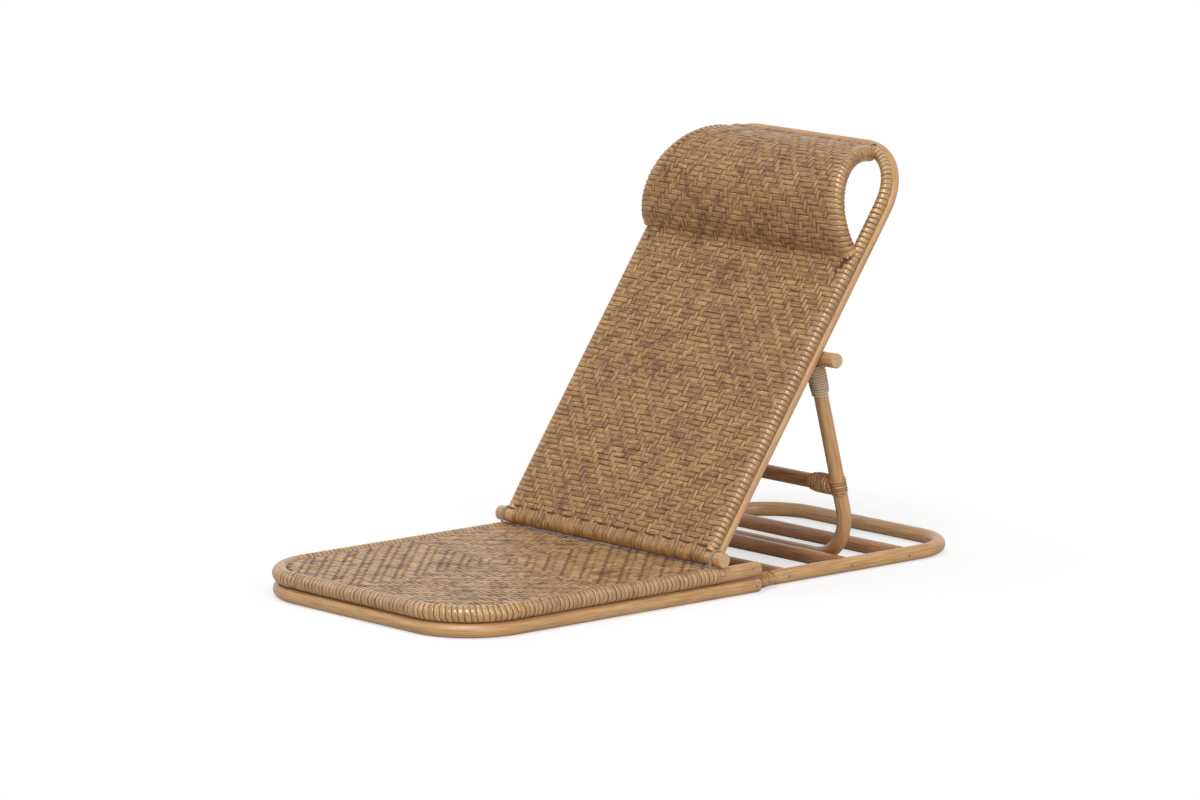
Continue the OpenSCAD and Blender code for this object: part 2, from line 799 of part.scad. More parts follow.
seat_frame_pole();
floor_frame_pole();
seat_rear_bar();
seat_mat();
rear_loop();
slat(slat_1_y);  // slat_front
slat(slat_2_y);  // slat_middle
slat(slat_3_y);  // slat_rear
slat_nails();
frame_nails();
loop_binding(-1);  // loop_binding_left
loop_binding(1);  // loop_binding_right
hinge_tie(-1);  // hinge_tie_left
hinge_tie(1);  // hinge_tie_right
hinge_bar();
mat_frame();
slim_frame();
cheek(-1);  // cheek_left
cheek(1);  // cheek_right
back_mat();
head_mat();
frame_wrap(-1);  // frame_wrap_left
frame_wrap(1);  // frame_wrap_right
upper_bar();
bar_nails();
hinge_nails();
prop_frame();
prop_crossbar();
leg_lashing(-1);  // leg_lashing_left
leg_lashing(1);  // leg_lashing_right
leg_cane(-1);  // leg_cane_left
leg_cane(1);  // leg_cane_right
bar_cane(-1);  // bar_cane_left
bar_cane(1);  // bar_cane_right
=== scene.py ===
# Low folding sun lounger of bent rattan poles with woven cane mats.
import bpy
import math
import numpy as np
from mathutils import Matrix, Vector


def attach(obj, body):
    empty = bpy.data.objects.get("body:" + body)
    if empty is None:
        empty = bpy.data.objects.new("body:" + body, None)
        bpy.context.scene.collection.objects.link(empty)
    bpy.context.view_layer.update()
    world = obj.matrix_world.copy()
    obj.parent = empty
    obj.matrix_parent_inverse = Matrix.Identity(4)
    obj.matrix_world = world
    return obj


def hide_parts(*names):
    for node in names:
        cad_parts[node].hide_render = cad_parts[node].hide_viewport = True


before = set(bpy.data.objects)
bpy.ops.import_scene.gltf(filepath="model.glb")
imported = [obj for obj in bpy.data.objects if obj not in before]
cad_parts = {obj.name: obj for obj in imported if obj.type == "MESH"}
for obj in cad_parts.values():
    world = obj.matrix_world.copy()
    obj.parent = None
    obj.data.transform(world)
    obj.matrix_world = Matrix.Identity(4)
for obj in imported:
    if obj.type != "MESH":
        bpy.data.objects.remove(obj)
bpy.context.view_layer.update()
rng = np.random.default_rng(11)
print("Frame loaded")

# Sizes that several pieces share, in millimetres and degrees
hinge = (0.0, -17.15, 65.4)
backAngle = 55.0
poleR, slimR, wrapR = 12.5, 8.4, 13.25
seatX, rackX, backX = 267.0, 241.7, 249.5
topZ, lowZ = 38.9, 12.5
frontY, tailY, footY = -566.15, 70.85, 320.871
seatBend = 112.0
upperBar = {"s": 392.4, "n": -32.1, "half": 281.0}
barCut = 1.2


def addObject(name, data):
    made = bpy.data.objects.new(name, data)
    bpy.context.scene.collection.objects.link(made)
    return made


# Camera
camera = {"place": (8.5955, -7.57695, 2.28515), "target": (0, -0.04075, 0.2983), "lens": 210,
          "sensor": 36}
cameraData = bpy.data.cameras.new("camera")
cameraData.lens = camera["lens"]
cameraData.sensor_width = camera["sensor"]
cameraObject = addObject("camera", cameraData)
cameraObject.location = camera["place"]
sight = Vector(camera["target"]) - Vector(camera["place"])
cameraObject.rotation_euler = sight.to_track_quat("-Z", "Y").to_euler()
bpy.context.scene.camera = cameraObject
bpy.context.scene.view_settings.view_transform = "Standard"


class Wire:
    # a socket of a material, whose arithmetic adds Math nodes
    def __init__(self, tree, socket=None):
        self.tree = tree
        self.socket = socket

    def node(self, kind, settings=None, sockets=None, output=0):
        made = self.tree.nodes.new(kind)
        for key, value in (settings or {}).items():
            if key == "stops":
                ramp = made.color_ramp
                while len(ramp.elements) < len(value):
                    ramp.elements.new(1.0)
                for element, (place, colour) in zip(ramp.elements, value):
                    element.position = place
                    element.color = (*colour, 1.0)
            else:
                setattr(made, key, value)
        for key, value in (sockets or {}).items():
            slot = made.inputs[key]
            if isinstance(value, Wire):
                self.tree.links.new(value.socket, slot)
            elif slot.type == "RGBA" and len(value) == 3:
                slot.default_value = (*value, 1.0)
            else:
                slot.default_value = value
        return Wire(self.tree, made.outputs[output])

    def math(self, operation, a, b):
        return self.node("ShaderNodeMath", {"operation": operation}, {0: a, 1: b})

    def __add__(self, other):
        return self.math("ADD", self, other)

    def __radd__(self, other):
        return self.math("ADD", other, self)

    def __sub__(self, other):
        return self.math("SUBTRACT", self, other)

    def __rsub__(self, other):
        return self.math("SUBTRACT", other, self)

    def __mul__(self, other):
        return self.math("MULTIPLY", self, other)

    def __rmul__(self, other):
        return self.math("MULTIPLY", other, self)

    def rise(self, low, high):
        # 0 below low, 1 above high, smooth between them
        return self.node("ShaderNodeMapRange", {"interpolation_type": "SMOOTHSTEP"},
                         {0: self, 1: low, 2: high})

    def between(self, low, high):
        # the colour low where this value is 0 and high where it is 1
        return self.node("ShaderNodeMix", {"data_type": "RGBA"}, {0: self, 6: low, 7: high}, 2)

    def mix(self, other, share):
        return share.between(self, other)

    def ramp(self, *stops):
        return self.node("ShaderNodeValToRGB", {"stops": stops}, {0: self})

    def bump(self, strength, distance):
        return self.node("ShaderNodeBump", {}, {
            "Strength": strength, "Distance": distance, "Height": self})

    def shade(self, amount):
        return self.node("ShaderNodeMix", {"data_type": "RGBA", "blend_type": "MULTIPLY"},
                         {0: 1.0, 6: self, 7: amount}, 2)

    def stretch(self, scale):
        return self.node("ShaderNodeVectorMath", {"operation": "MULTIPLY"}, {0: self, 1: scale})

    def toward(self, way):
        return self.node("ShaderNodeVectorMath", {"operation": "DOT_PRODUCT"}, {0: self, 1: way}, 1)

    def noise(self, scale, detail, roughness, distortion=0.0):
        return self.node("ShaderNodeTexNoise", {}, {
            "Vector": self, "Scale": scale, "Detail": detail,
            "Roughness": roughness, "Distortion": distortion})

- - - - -

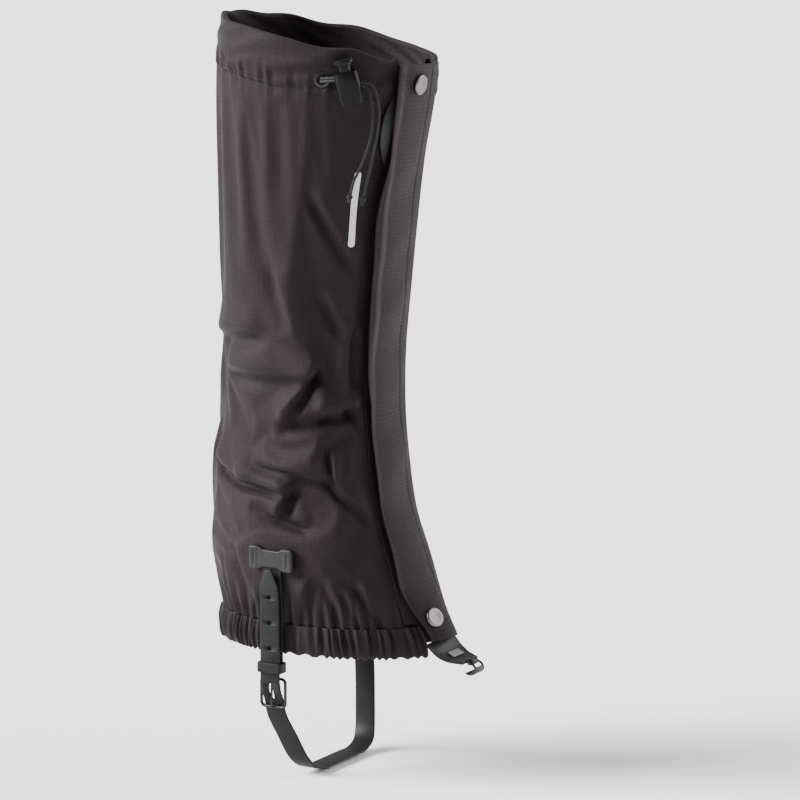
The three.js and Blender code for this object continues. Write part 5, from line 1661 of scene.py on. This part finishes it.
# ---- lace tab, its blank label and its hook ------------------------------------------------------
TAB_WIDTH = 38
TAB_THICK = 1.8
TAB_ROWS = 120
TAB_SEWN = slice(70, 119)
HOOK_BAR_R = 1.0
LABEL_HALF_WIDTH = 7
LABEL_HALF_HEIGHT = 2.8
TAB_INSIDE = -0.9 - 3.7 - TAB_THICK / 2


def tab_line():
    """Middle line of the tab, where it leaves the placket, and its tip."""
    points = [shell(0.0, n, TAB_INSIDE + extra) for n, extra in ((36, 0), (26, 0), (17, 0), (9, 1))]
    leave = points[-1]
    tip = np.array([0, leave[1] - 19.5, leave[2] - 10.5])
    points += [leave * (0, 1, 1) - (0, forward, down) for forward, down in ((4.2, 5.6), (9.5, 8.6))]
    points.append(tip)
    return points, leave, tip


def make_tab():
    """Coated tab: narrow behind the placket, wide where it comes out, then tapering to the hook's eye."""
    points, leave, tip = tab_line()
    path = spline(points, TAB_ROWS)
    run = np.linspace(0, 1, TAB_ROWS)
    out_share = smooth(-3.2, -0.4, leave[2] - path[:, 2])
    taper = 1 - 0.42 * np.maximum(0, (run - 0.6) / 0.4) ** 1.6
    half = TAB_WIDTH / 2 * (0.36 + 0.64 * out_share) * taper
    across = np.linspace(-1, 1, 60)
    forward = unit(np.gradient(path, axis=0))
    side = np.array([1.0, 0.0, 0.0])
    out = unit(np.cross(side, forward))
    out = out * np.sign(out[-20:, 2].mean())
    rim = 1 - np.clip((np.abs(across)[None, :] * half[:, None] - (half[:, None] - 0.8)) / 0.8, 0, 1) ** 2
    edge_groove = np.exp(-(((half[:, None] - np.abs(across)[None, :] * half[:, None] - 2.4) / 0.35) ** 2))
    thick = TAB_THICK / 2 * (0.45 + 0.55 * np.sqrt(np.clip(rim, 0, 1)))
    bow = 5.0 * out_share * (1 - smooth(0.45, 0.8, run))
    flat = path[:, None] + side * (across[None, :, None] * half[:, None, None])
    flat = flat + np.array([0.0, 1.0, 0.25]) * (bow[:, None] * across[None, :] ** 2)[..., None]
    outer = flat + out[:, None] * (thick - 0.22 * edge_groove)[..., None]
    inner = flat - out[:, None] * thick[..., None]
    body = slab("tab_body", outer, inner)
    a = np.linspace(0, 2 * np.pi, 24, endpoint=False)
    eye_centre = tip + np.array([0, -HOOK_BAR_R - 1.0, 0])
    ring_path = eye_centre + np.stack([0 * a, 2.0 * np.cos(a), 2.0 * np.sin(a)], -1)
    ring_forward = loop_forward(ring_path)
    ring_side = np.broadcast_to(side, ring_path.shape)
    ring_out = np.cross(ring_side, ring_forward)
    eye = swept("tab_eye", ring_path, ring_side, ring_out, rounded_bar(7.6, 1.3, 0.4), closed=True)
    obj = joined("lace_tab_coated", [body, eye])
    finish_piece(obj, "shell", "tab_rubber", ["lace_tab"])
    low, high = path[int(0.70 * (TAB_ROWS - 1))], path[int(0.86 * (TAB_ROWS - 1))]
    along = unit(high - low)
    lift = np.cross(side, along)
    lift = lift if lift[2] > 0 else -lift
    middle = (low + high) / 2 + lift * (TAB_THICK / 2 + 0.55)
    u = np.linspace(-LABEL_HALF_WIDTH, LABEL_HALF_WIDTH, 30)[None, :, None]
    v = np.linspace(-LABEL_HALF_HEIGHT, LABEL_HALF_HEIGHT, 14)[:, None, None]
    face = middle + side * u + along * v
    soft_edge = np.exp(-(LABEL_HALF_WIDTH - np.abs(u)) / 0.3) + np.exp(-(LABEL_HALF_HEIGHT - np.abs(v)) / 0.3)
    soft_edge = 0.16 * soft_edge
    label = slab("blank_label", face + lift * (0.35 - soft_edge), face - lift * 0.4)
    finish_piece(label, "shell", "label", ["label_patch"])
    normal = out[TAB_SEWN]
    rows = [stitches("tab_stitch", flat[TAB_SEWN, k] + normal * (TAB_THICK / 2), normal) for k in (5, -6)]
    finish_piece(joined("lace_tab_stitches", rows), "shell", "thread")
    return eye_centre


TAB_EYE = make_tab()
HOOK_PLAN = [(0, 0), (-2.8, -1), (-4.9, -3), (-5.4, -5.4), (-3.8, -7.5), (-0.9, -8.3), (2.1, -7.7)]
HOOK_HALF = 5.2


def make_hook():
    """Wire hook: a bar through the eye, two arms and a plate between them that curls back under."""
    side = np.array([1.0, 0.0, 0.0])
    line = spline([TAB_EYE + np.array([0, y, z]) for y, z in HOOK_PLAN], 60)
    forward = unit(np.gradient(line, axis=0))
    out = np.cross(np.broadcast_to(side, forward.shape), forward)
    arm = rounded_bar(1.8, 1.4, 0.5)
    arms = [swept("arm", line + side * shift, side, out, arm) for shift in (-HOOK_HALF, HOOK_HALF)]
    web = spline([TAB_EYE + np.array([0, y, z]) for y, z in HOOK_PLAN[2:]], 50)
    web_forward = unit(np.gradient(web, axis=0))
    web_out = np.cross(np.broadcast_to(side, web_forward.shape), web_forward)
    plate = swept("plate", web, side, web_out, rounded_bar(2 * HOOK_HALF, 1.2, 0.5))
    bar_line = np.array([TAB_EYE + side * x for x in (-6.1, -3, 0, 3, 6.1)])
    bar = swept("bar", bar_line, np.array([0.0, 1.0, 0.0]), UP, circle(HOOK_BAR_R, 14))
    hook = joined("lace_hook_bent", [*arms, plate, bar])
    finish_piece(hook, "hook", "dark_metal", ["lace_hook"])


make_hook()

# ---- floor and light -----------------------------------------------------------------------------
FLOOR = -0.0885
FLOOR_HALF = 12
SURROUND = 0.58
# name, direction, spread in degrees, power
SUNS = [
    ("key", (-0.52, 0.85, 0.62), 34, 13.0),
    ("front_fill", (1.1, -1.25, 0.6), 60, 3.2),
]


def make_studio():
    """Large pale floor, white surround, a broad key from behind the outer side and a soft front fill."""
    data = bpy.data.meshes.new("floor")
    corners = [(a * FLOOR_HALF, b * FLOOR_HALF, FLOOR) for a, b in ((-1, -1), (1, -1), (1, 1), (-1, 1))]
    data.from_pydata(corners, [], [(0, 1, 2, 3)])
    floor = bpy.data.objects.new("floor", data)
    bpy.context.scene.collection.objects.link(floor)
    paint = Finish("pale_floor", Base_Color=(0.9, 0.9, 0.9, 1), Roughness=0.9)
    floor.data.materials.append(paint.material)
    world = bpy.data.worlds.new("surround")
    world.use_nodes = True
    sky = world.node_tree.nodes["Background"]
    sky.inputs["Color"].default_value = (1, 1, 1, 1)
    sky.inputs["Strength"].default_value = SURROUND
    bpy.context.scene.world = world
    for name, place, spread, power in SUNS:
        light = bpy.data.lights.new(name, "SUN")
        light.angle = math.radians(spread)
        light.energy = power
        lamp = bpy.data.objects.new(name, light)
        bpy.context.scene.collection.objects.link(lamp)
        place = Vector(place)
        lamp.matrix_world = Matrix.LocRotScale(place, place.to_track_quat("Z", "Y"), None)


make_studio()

- - - - -

Retype exactly what runs from the line containing "seat_rear_bar();" through the line containing "bpy.data.objects.remove(obj)", both lines included, and stop there.

Correct output:
seat_rear_bar();
seat_mat();
rear_loop();
slat(slat_1_y);  // slat_front
slat(slat_2_y);  // slat_middle
slat(slat_3_y);  // slat_rear
slat_nails();
frame_nails();
loop_binding(-1);  // loop_binding_left
loop_binding(1);  // loop_binding_right
hinge_tie(-1);  // hinge_tie_left
hinge_tie(1);  // hinge_tie_right
hinge_bar();
mat_frame();
slim_frame();
cheek(-1);  // cheek_left
cheek(1);  // cheek_right
back_mat();
head_mat();
frame_wrap(-1);  // frame_wrap_left
frame_wrap(1);  // frame_wrap_right
upper_bar();
bar_nails();
hinge_nails();
prop_frame();
prop_crossbar();
leg_lashing(-1);  // leg_lashing_left
leg_lashing(1);  // leg_lashing_right
leg_cane(-1);  // leg_cane_left
leg_cane(1);  // leg_cane_right
bar_cane(-1);  // bar_cane_left
bar_cane(1);  // bar_cane_right
=== scene.py ===
# Low folding sun lounger of bent rattan poles with woven cane mats.
import bpy
import math
import numpy as np
from mathutils import Matrix, Vector


def attach(obj, body):
    empty = bpy.data.objects.get("body:" + body)
    if empty is None:
        empty = bpy.data.objects.new("body:" + body, None)
        bpy.context.scene.collection.objects.link(empty)
    bpy.context.view_layer.update()
    world = obj.matrix_world.copy()
    obj.parent = empty
    obj.matrix_parent_inverse = Matrix.Identity(4)
    obj.matrix_world = world
    return obj


def hide_parts(*names):
    for node in names:
        cad_parts[node].hide_render = cad_parts[node].hide_viewport = True


before = set(bpy.data.objects)
bpy.ops.import_scene.gltf(filepath="model.glb")
imported = [obj for obj in bpy.data.objects if obj not in before]
cad_parts = {obj.name: obj for obj in imported if obj.type == "MESH"}
for obj in cad_parts.values():
    world = obj.matrix_world.copy()
    obj.parent = None
    obj.data.transform(world)
    obj.matrix_world = Matrix.Identity(4)
for obj in imported:
    if obj.type != "MESH":
        bpy.data.objects.remove(obj)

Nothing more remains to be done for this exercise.